Your task
Copy verbatim the block of lines in the entries below whose first line contains "Write the FreeCAD" and whose last line contains "# The hub's cross hole opens towards -Y.". Leave out all other lines.

Modeling code records:
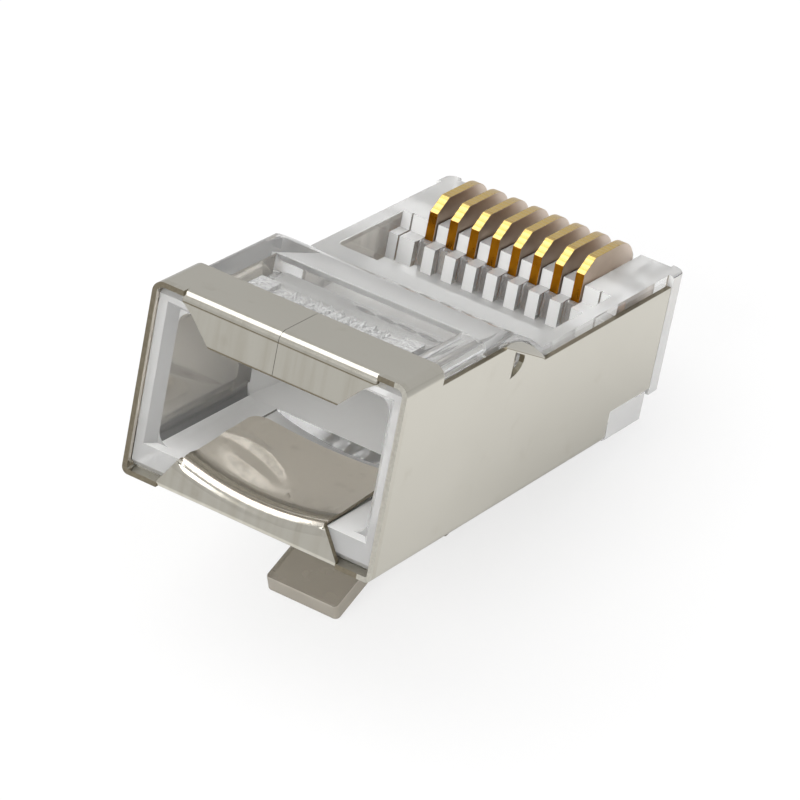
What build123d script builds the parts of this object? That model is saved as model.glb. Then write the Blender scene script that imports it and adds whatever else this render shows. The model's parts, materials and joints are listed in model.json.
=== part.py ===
from build123d import *
from math import asin, atan2, cos, degrees, hypot, radians, sin
import os

# A shielded eight-way modular plug before crimping: a clear moulded housing, a folded
# metal shield round it, eight contact blades standing proud in their slots, and the
# latch lever below. It is drawn in millimetres with the body level: x runs across, y from
# the cable end to the nose, z up from the shield's underside. The last step leans the
# whole plug onto its latch tip and nose, as it lies on a table.

# Overall sizes
plug_width = 11.70
plug_length = 23.02
rear_height = 8.46
sheet = 0.22
sheet_play = 0.02
bend_radius = 0.42
lower_bend_radius = 0.28
corner_radius = 0.50
lower_corner_radius = 0.30

# Housing
deck_height = 6.60
shoulder_start = 8.00
shoulder_end = 11.20
shoulder_bulge = 0.12
nose_cap_length = 1.15
nose_step_length = 1.52
nose_step_height = 1.10
nose_corner_radius = 0.50
nose_round = 0.45
cheek_width = 0.60
belly_length = 4.52
belly_height = 1.38
soft_edge = 0.15
rear_edge = 0.35

# Cable cavity
cavity_width = 9.74
cavity_floor = 1.45
cavity_ceiling = 7.30
cavity_corner = 0.60
cavity_straight = 7.20
cavity_lead_in = 0.35
lead_in_depth = 0.50
throat_height = 1.50

# Strain relief window and bar in the top of the housing
window_width = 8.70
window_start = 2.30
window_end = 6.50
bar_width = 7.60
bar_start = 3.60
bar_flat_end = 4.70
bar_top = 7.78
bar_bottom = 6.98
bar_root_top = 7.58
bar_web_length = 0.90
bar_post_width = 0.90
bar_post_height = 0.22
bar_tooth_count = 9
bar_tooth_pitch = 0.52
bar_tooth_width = 0.34
bar_tooth_height = 0.20

# Comb that holds the contacts
contact_count = 8
contact_pitch = 1.016
slot_width = 0.50
recess_width = 10.10
recess_length = 4.40
end_groove = 0.08
recess_floor = 4.70
recess_corner = 0.35
ledge_length = 0.86
ledge_height = 5.65
wire_bore = 0.96
wire_height = 2.20
wire_length = 9.80
wire_setback = 0.82

# Contact blades
blade_thickness = 0.40
blade_setback = 0.98
blade_length = 4.32
blade_proud = 0.14
blade_top = 7.65
blade_height = 4.85
blade_chamfer_length = 0.78
blade_chamfer_height = 0.56
blade_nose_length = 1.45
blade_nose_height = 1.00
blade_step = 0.35
blade_step_height = 4.60
tine_count = 3
tine_depth = 0.80
crimped_top = 6.02
slot_play = 0.05
tine_clearance = 0.12

# Shield
strap_length = 2.75
side_top = 7.70
front_top = 6.13
step_start = 7.60
step_end = 11.15
shield_gap = 0.05
seam = 0.05
flap_top_width = 8.90
flap_kink_width = 7.90
flap_kink_height = 7.65
flap_low_width = 5.94
flap_low_height = 6.57
cradle_flap_width = 8.40
cradle_width = 6.70
cradle_edge_height = 1.65
cradle_rear_sag = 0.47
cradle_front_sag = 0.22
cradle_length = 5.50
cradle_rise = 0.22
cradle_corner = 0.70
cradle_clearance = 0.08
ear_rise = 0.38
ear_bend = 35.0
lance_y = 8.40
lance_z = 6.79
lance_radius = 0.57
lance_length = 0.88
lance_cut = 0.04
lance_bend = 21.0
lance_pocket_depth = 0.42

# Latch lever
latch_width = 6.05
handle_width = 3.45
hinge_radius = 0.50
hinge_clearance = 0.03
latch_drop = 0.60
latch_root_thickness = 0.56
latch_step_thickness = 1.10
latch_root_angle = 11.0
latch_root_length = 11.10
handle_angle = 26.5
handle_length = 6.30
handle_thickness = 0.80
knee_radius = 0.40
tip_radius = 0.12
handle_corner = 0.22

# Sizes that follow from the ones above
half_width = plug_width / 2
inner_half = half_width - sheet
inner_top = rear_height - sheet
core_half = inner_half - sheet_play
core_top = inner_top - sheet_play
core_low = sheet + sheet_play
cap_start = plug_length - nose_cap_length
step_line = plug_length - nose_step_length
belly_start = plug_length - belly_length
blade_end = plug_length - blade_setback
blade_start = blade_end - blade_length
comb_start = blade_start + blade_proud
ledge_start = comb_start - ledge_length
recess_start = ledge_start - recess_length
wire_end = plug_length - wire_setback
cavity_end = wire_end - wire_length
blade_bottom = blade_top - blade_height
crimp_travel = blade_top - crimped_top
slot_floor = blade_bottom - crimp_travel - tine_clearance
hinge_seat = hinge_radius + hinge_clearance
hinge_y = step_line + hinge_seat
hinge_z = nose_step_height - hinge_seat
throat_width = (contact_count - 1) * contact_pitch + wire_bore


def across(outline, half, middle=0.0):
    """Thicken a side outline, given as (y, z), evenly about x = middle."""
    return Pos(middle, 0, 0) * extrude(Plane.YZ * outline, amount=half, both=True)


def along(section, start, end):
    """Run a cross section, given as (x, z), from y = start to y = end."""
    face = Plane(origin=(0, end, 0), x_dir=(1, 0, 0), z_dir=(0, -1, 0)) * section
    return extrude(face, amount=end - start)


def block(x0, x1, y0, y1, z0, z1):
    """A plain block between two corners."""
    size = Box(x1 - x0, y1 - y0, z1 - z0)
    return Pos((x0 + x1) / 2, (y0 + y1) / 2, (z0 + z1) / 2) * size


def section_at(y, section):
    """A cross section, given as (x, z), standing at y."""
    return Plane(origin=(0, y, 0), x_dir=(1, 0, 0), z_dir=(0, -1, 0)) * section


def rectangle(half, low, high, low_radius=0.0, high_radius=0.0):
    """A cross section centred on x = 0, with its lower and upper corners rounded where asked."""
    shape = Pos(0, (low + high) / 2) * Rectangle(2 * half, high - low)
    rows = shape.vertices().group_by(Axis.Y)
    if low_radius:
        shape = fillet(rows[0], low_radius)
    if high_radius:
        shape = fillet(shape.vertices().group_by(Axis.Y)[-1], high_radius)
    return shape


def both_sides(solid):
    """The solid and its mirror image on the other side."""
    return solid + mirror(solid, about=Plane.YZ)


def contact_places():
    """The x of each contact, from left to right."""
    first = -(contact_count - 1) * contact_pitch / 2
    return [first + i * contact_pitch for i in range(contact_count)]


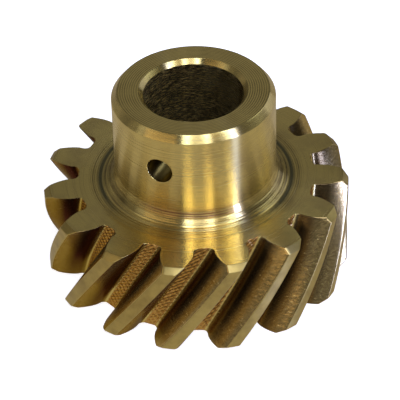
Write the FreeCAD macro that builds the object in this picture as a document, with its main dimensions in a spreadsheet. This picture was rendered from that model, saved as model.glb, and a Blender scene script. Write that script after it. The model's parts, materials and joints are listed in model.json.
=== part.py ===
import FreeCAD, Part
import math
import os
import Sketcher

# A bronze helical gear with a long hub, turned and hobbed from one bar.
# Origin: on the bore axis, in the back face of the toothed rim. +Z: towards the hub.
# The hub's cross hole opens towards -Y.

# Driving dimensions, in millimetres and degrees.
DIMENSIONS = (
    ("teeth", 15),
    ("normal_module", 1.865),
    ("normal_pressure_angle", 20),
    ("helix_angle", 32.7),          # at the pitch cylinder, right-hand
    ("dedendum_factor", 1.25),      # root depth below the pitch cylinder, in normal modules
    ("root_fillet_factor", 0.38),   # radius in the corners of a tooth space, in normal modules
    ("first_space_angle", 6.4),     # from +X to the middle of one tooth space, in the back face
    ("face_width", 12.7),
    ("outside_radius", 18.5),
    ("front_chamfer_radial", 0.71),
    ("front_chamfer_axial", 0.6),
    ("back_chamfer_radial", 0.82),
    ("back_chamfer_axial", 0.62),
    ("hub_radius", 9.74),
    ("overall_length", 25.2),
    ("hub_chamfer_radial", 0.71),
    ("hub_chamfer_axial", 0.86),
    ("hub_root_fillet", 2.05),
    ("bore_radius", 5.935),
    ("bore_chamfer", 0.55),
    ("cross_hole_radius", 1.6),
    ("cross_hole_height", 19.95),
    ("cutter_overrun", 2.0),        # how far each tooth space is cut on past both faces
    ("cutter_clearance", 0.3),      # how far its outline reaches outside the rim
)
FLANK_POINTS = 9      # points on the involute that each flank curve passes through
ZERO = 1e-9           # a sketch coordinate smaller than this lies on the axis
SAME_SIZE = 1e-6      # two sizes closer than this are the same


def make_sheet(doc):
    sheet = doc.addObject("Spreadsheet::Sheet", "Dimensions")
    for row, (alias, value) in enumerate(DIMENSIONS, start=1):
        sheet.set(f"A{row}", alias)
        sheet.set(f"B{row}", str(value))
        sheet.setAlias(f"B{row}", alias)
    doc.recompute()
    return sheet


def origin_feature(body, role):
    return next(item for item in body.Origin.OriginFeatures if item.Role == role)


def new_sketch(body, name, plane):
    sketch = body.newObject("Sketcher::SketchObject", name)
    sketch.AttachmentSupport = [(origin_feature(body, plane), "")]
    sketch.MapMode = "FlatFace"
    return sketch


def add_bound_polygon(sketch, corners):
    """A closed polygon. Each corner is (name, x expression, y expression), from the sketch origin."""
    count = len(corners)
    places = []
    for _, across, along in corners:
        places.append(FreeCAD.Vector(sketch.evalExpression(across), sketch.evalExpression(along), 0))
    for index in range(count):
        sketch.addGeometry(Part.LineSegment(places[index], places[(index + 1) % count]))
    for index in range(count):
        sketch.addConstraint(Sketcher.Constraint("Coincident", index, 2, (index + 1) % count, 1))
    for index, (name, across, along) in enumerate(corners):
        place = places[index]
        for kind, axis_name, value, expression in (
            ("DistanceX", "radius", place.x, across),
            ("DistanceY", "height", place.y, along),
        ):
            if abs(value) < ZERO:
                sketch.addConstraint(Sketcher.Constraint("PointOnObject", index, 1, -1))
                continue
            number = sketch.addConstraint(Sketcher.Constraint(kind, -1, 1, index, 1, value))
            sketch.renameConstraint(number, f"{name}_{axis_name}")
            sketch.setExpression(f"Constraints.{name}_{axis_name}", expression)


def turned_blank(body):
    """The rim, the hub, the bore and every turned chamfer, as one revolved half section."""
    bore = "Dimensions.bore_radius"
    bore_mouth = "Dimensions.bore_radius + Dimensions.bore_chamfer"
    rim = "Dimensions.outside_radius"
    front_rim = "Dimensions.outside_radius - Dimensions.front_chamfer_radial"
    back_rim = "Dimensions.outside_radius - Dimensions.back_chamfer_radial"
    hub = "Dimensions.hub_radius"
    hub_end = "Dimensions.hub_radius - Dimensions.hub_chamfer_radial"
    width = "Dimensions.face_width"
    length = "Dimensions.overall_length"
    corners = (
        ("back_bore", bore_mouth, "0"),
        ("back_rim", back_rim, "0"),
        ("rim_low", rim, "Dimensions.back_chamfer_axial"),
        ("rim_high", rim, width + " - Dimensions.front_chamfer_axial"),
        ("front_rim", front_rim, width),
        ("hub_root", hub, width),
        ("hub_high", hub, length + " - Dimensions.hub_chamfer_axial"),
        ("hub_end", hub_end, length),
        ("front_bore", bore_mouth, length),
        ("bore_high", bore, length + " - Dimensions.bore_chamfer"),
        ("bore_low", bore, "Dimensions.bore_chamfer"),
    )
    section = new_sketch(body, "TurnedSection", "XZ_Plane")
    add_bound_polygon(section, corners)
    blank = body.newObject("PartDesign::Revolution", "TurnedBlank")
    blank.Profile = section
    blank.ReferenceAxis = (origin_feature(body, "Z_Axis"), [""])
    blank.Angle = 360
    return blank


def hub_root_edge(shape, sheet):
    """The name of the sharp circle where the hub meets the toothed rim."""
    for number, edge in enumerate(shape.Edges, start=1):
        curve = edge.Curve
        if not isinstance(curve, Part.Circle):
            continue
        at_face = abs(curve.Center.z - sheet.face_width) < SAME_SIZE
        on_hub = abs(curve.Radius - sheet.hub_radius) < SAME_SIZE
        if at_face and on_hub:
            return f"Edge{number}"
    raise ValueError("the hub root edge is missing")


def hub_fillet(body, blank, sheet):
    fillet = body.newObject("PartDesign::Fillet", "HubRootFillet")
    fillet.Base = (blank, [hub_root_edge(blank.Shape, sheet)])
    fillet.setExpression("Radius", "Dimensions.hub_root_fillet")


def polar(radius, angle):
    return FreeCAD.Vector(radius * math.cos(angle), radius * math.sin(angle), 0)


def involute(angle):
    return math.tan(angle) - angle


class SpaceForm:
    """One tooth space in the plane of rotation, centred on +X, from the driving dimensions."""

    def __init__(self, sheet):
        helix = math.radians(sheet.helix_angle)
        normal_pressure = math.radians(sheet.normal_pressure_angle)
        self.teeth = sheet.teeth
        self.pressure = math.atan(math.tan(normal_pressure) / math.cos(helix))
        pitch_radius = sheet.teeth * sheet.normal_module / (2 * math.cos(helix))
        self.base_radius = pitch_radius * math.cos(self.pressure)
        self.root_radius = pitch_radius - sheet.dedendum_factor * sheet.normal_module
        self.outer_radius = sheet.outside_radius + sheet.cutter_clearance
        self.corner = sheet.root_fillet_factor * sheet.normal_module
        self.corner_radius = self.root_radius + self.corner     # axis to the corner's centre
        lean = math.asin(self.corner / self.corner_radius)
        self.corner_angle = self.half_angle(self.base_radius) - lean

    def half_angle(self, radius):
        """Half the angle that the space takes up at a radius on its involute."""
        flank_pressure = math.acos(min(1.0, self.base_radius / radius))
        at_pitch = math.pi / (2 * self.teeth)
        return at_pitch - involute(self.pressure) + involute(flank_pressure)

    def involute_flank(self, side):
        """The working flank. Its points are closest together near the base circle."""
        rise = self.outer_radius - self.base_radius
        shares = [(step / (FLANK_POINTS - 1)) ** 2 for step in range(FLANK_POINTS)]
        radii = [self.base_radius + rise * share for share in shares]
        flank = Part.BSplineCurve()
        flank.interpolate([polar(radius, side * self.half_angle(radius)) for radius in radii])
        return flank

    def foot_and_corner(self, side):
        """The radial foot below the base circle, and the round corner down to the root circle."""
        low_angle = side * self.half_angle(self.base_radius)
        foot = polar(math.sqrt(self.corner_radius ** 2 - self.corner ** 2), low_angle)
        centre = polar(self.corner_radius, side * self.corner_angle)
        at_root = polar(self.root_radius, side * self.corner_angle)
        towards = (foot - centre).normalize() + (at_root - centre).normalize()
        middle = centre + towards.normalize() * self.corner
        return [Part.LineSegment(foot, polar(self.base_radius, low_angle)),
                Part.Arc(at_root, middle, foot)]

    def arc_across(self, radius, half_angle):
        return Part.Arc(polar(radius, -half_angle), polar(radius, 0), polar(radius, half_angle))

    def curves(self):
        """The closed outline. It reaches outside the rim, so that the cut always comes through."""
        outline = []
        for side in (1, -1):
            outline.append(self.involute_flank(side))
            outline.extend(self.foot_and_corner(side))
        outline.append(self.arc_across(self.root_radius, self.corner_angle))
        outline.append(self.arc_across(self.outer_radius, self.half_angle(self.outer_radius)))
        return outline


def tooth_spaces(body, sheet):
    """One tooth space swept along the helix, repeated round the rim."""
    lead = ("pi * Dimensions.teeth * Dimensions.normal_module"
            " / sin(Dimensions.helix_angle * 1deg)")
    sketch = new_sketch(body, "ToothSpace", "XY_Plane")
    for curve in SpaceForm(sheet).curves():
        sketch.addGeometry(curve)
    sketch.setExpression("AttachmentOffset.Base.z", "-Dimensions.cutter_overrun")
    sketch.setExpression(
        "AttachmentOffset.Rotation.Angle",
        f"Dimensions.first_space_angle - 360 * Dimensions.cutter_overrun / ({lead})")
    space = body.newObject("PartDesign::SubtractiveHelix", "HobbedSpace")
    space.Profile = sketch
    space.ReferenceAxis = (sketch, ["N_Axis"])
    space.Mode = 0
    space.setExpression("Pitch", lead)
    space.setExpression("Height", "Dimensions.face_width + 2 * Dimensions.cutter_overrun")
    space.LeftHanded = False
    space.Refine = False
    body.Document.recompute()
    ring = body.newObject("PartDesign::PolarPattern", "HobbedSpaces")
    ring.Originals = [space]
    ring.Axis = (origin_feature(body, "Z_Axis"), [""])
    ring.Angle = 360
    ring.setExpression("Occurrences", "Dimensions.teeth")
    ring.Refine = False
    body.Tip = ring


def cross_hole(body, sheet):
    """The pin hole. It goes through the hub's -Y wall into the bore, and the other wall is whole."""
    sketch = new_sketch(body, "CrossHoleOutline", "XZ_Plane")
    centre = FreeCAD.Vector(0, sheet.cross_hole_height, 0)
    upwards = FreeCAD.Vector(0, 0, 1)
    sketch.addGeometry(Part.Circle(centre, upwards, sheet.cross_hole_radius))
    sketch.addConstraint(Sketcher.Constraint("PointOnObject", 0, 3, -2))
    height = sketch.addConstraint(
        Sketcher.Constraint("DistanceY", -1, 1, 0, 3, sheet.cross_hole_height))
    sketch.renameConstraint(height, "height")
    sketch.setExpression("Constraints.height", "Dimensions.cross_hole_height")
    radius = sketch.addConstraint(Sketcher.Constraint("Radius", 0, sheet.cross_hole_radius))
    sketch.renameConstraint(radius, "radius")
    sketch.setExpression("Constraints.radius", "Dimensions.cross_hole_radius")
    hole = body.newObject("PartDesign::Pocket", "CrossHole")
    hole.Profile = sketch
    hole.Type = "ThroughAll"
    hole.Reversed = True
    hole.Refine = False


def check_cross_hole(body, sheet):
    """The -Y wall must be open at the hole's axis, and the +Y wall solid."""
    wall_middle = (sheet.bore_radius + sheet.hub_radius) / 2
    for side, solid_there in ((-1, False), (1, True)):
        point = FreeCAD.Vector(0, side * wall_middle, sheet.cross_hole_height)
        if body.Shape.isInside(point, SAME_SIZE, False) != solid_there:
            raise ValueError("the cross hole is in the wrong wall")


def helical_gear(doc, sheet):
    body = doc.addObject("PartDesign::Body", "helical_gear")
    body.Label = "helical_gear"
    body.Placement = FreeCAD.Placement()
    blank = turned_blank(body)
    doc.recompute()
    hub_fillet(body, blank, sheet)
    doc.recompute()
    tooth_spaces(body, sheet)
    doc.recompute()
    cross_hole(body, sheet)
    doc.recompute()
    check_cross_hole(body, sheet)
    return body


def check_and_write(doc, bodies):
    for item in doc.Objects:
        if "Invalid" in item.State or "Error" in item.State:
            raise ValueError(f"{item.Name} failed: {item.State}")
    for body in bodies:
        if body.Shape.isNull() or not body.Shape.isValid():
            raise ValueError(f"{body.Label} has no valid shape")
        if len(body.Shape.Solids) != 1:
            raise ValueError(f"{body.Label} is not one solid")
    os.makedirs("parts", exist_ok=True)
    for body in bodies:
        body.Shape.exportStep(f"parts/{body.Label}.step")


doc = FreeCAD.newDocument("HelicalGear")
sheet = make_sheet(doc)
check_and_write(doc, [helical_gear(doc, sheet)])
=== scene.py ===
import json
import math
import bmesh
import bpy
import numpy as np
from mathutils import Matrix, Vector


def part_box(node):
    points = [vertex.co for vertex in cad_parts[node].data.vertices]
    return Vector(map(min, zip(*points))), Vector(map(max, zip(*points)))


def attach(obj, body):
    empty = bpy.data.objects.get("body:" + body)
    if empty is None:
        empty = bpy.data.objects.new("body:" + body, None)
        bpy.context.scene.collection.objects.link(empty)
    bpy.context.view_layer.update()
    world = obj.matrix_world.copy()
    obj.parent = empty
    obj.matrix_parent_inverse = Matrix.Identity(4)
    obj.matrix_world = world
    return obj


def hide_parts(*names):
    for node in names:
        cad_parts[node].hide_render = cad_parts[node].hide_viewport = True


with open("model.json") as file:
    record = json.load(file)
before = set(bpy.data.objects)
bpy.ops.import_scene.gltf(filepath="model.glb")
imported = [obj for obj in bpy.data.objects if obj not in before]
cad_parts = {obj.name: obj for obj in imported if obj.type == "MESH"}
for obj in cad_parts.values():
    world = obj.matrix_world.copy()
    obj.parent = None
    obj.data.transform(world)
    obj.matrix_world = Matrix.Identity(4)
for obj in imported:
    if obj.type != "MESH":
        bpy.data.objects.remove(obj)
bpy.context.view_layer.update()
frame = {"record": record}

# A bronze helical gear with a long hub. The visible gear is built here as one closed mesh of
# quads that follow the metal: round the hub, and along the helix of the teeth. It stands for the
# CAD solid, with the same sizes. Lengths are in millimetres until the mesh is made.
MM = 0.001

# The toothed rim
TEETH = 15
NORMAL_MODULE = 1.865
NORMAL_PRESSURE_ANGLE = math.radians(20)
HELIX_ANGLE = math.radians(32.7)
DEDENDUM_FACTOR = 1.25
ROOT_FILLET_FACTOR = 0.38
FIRST_SPACE_ANGLE = math.radians(6.4)      # the middle of a tooth space, at the back face
FACE_WIDTH = 12.7
FRONT_CHAMFER = (0.71, 0.60)      # radial, axial
BACK_CHAMFER = (0.82, 0.62)

# The hub and the bore
HUB_RADIUS = 9.74
HUB_CHAMFER = (0.71, 0.86)
HUB_ROOT_FILLET = 2.05
BORE_CHAMFER = 0.55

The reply
Write the FreeCAD macro that builds the object in this picture as a document, with its main dimensions in a spreadsheet. This picture was rendered from that model, saved as model.glb, and a Blender scene script. Write that script after it. The model's parts, materials and joints are listed in model.json.
=== part.py ===
import FreeCAD, Part
import math
import os
import Sketcher

# A bronze helical gear with a long hub, turned and hobbed from one bar.
# Origin: on the bore axis, in the back face of the toothed rim. +Z: towards the hub.
# The hub's cross hole opens towards -Y.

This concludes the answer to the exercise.